::: Data block :::

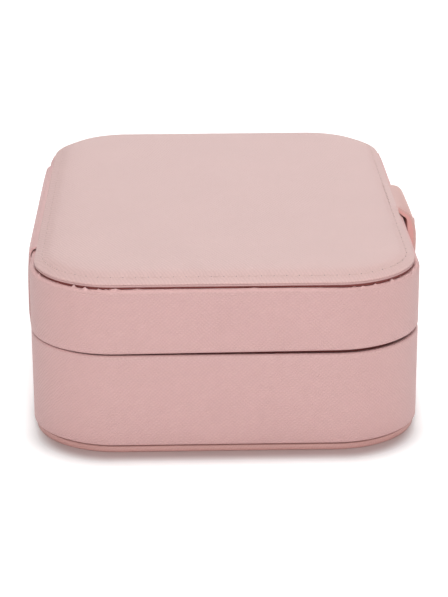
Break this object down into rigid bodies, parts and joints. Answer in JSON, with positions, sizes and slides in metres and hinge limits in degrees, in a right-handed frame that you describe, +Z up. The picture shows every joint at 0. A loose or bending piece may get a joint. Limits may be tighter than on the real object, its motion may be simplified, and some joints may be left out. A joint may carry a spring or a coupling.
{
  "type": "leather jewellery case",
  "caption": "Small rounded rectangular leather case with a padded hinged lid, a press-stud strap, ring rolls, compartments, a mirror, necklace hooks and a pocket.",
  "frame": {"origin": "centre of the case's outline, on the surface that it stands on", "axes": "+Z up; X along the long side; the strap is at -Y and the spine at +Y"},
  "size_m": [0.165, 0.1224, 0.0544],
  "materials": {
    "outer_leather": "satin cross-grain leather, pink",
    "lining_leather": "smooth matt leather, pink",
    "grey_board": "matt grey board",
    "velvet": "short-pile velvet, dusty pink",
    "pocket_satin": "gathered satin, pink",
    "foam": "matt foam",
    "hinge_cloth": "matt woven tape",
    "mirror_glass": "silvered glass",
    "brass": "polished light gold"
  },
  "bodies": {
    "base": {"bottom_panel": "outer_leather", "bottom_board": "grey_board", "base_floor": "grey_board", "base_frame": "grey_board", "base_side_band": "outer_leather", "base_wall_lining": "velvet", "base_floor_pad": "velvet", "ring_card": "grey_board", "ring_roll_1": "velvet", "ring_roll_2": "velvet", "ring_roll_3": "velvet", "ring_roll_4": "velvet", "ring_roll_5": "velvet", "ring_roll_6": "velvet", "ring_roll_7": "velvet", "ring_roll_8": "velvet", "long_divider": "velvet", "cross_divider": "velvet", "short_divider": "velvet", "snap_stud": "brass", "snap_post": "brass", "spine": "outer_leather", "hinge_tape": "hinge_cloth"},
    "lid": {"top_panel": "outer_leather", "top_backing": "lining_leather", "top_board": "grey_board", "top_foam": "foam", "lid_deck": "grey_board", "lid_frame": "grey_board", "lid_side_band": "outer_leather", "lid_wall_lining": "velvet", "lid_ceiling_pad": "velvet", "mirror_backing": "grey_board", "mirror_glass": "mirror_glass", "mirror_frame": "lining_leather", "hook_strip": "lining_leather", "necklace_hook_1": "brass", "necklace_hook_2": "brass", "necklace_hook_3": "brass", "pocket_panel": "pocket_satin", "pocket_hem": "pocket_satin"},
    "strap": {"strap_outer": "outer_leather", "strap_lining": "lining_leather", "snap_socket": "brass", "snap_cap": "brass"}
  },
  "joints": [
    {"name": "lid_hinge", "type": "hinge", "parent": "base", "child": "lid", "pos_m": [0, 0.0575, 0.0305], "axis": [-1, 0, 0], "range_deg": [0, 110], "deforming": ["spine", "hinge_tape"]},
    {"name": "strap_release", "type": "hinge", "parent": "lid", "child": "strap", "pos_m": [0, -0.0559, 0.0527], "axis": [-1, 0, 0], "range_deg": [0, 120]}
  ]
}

:::

_Set exercise:_ Using the listing above, reproduce each line without omission.

_Exercise response:_
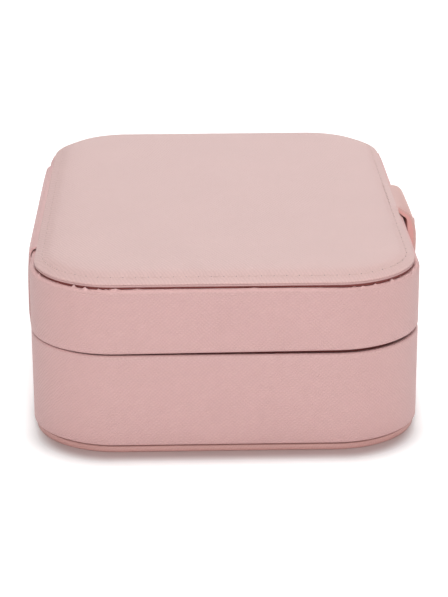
Break this object down into rigid bodies, parts and joints. Answer in JSON, with positions, sizes and slides in metres and hinge limits in degrees, in a right-handed frame that you describe, +Z up. The picture shows every joint at 0. A loose or bending piece may get a joint. Limits may be tighter than on the real object, its motion may be simplified, and some joints may be left out. A joint may carry a spring or a coupling.
{
  "type": "leather jewellery case",
  "caption": "Small rounded rectangular leather case with a padded hinged lid, a press-stud strap, ring rolls, compartments, a mirror, necklace hooks and a pocket.",
  "frame": {"origin": "centre of the case's outline, on the surface that it stands on", "axes": "+Z up; X along the long side; the strap is at -Y and the spine at +Y"},
  "size_m": [0.165, 0.1224, 0.0544],
  "materials": {
    "outer_leather": "satin cross-grain leather, pink",
    "lining_leather": "smooth matt leather, pink",
    "grey_board": "matt grey board",
    "velvet": "short-pile velvet, dusty pink",
    "pocket_satin": "gathered satin, pink",
    "foam": "matt foam",
    "hinge_cloth": "matt woven tape",
    "mirror_glass": "silvered glass",
    "brass": "polished light gold"
  },
  "bodies": {
    "base": {"bottom_panel": "outer_leather", "bottom_board": "grey_board", "base_floor": "grey_board", "base_frame": "grey_board", "base_side_band": "outer_leather", "base_wall_lining": "velvet", "base_floor_pad": "velvet", "ring_card": "grey_board", "ring_roll_1": "velvet", "ring_roll_2": "velvet", "ring_roll_3": "velvet", "ring_roll_4": "velvet", "ring_roll_5": "velvet", "ring_roll_6": "velvet", "ring_roll_7": "velvet", "ring_roll_8": "velvet", "long_divider": "velvet", "cross_divider": "velvet", "short_divider": "velvet", "snap_stud": "brass", "snap_post": "brass", "spine": "outer_leather", "hinge_tape": "hinge_cloth"},
    "lid": {"top_panel": "outer_leather", "top_backing": "lining_leather", "top_board": "grey_board", "top_foam": "foam", "lid_deck": "grey_board", "lid_frame": "grey_board", "lid_side_band": "outer_leather", "lid_wall_lining": "velvet", "lid_ceiling_pad": "velvet", "mirror_backing": "grey_board", "mirror_glass": "mirror_glass", "mirror_frame": "lining_leather", "hook_strip": "lining_leather", "necklace_hook_1": "brass", "necklace_hook_2": "brass", "necklace_hook_3": "brass", "pocket_panel": "pocket_satin", "pocket_hem": "pocket_satin"},
    "strap": {"strap_outer": "outer_leather", "strap_lining": "lining_leather", "snap_socket": "brass", "snap_cap": "brass"}
  },
  "joints": [
    {"name": "lid_hinge", "type": "hinge", "parent": "base", "child": "lid", "pos_m": [0, 0.0575, 0.0305], "axis": [-1, 0, 0], "range_deg": [0, 110], "deforming": ["spine", "hinge_tape"]},
    {"name": "strap_release", "type": "hinge", "parent": "lid", "child": "strap", "pos_m": [0, -0.0559, 0.0527], "axis": [-1, 0, 0], "range_deg": [0, 120]}
  ]
}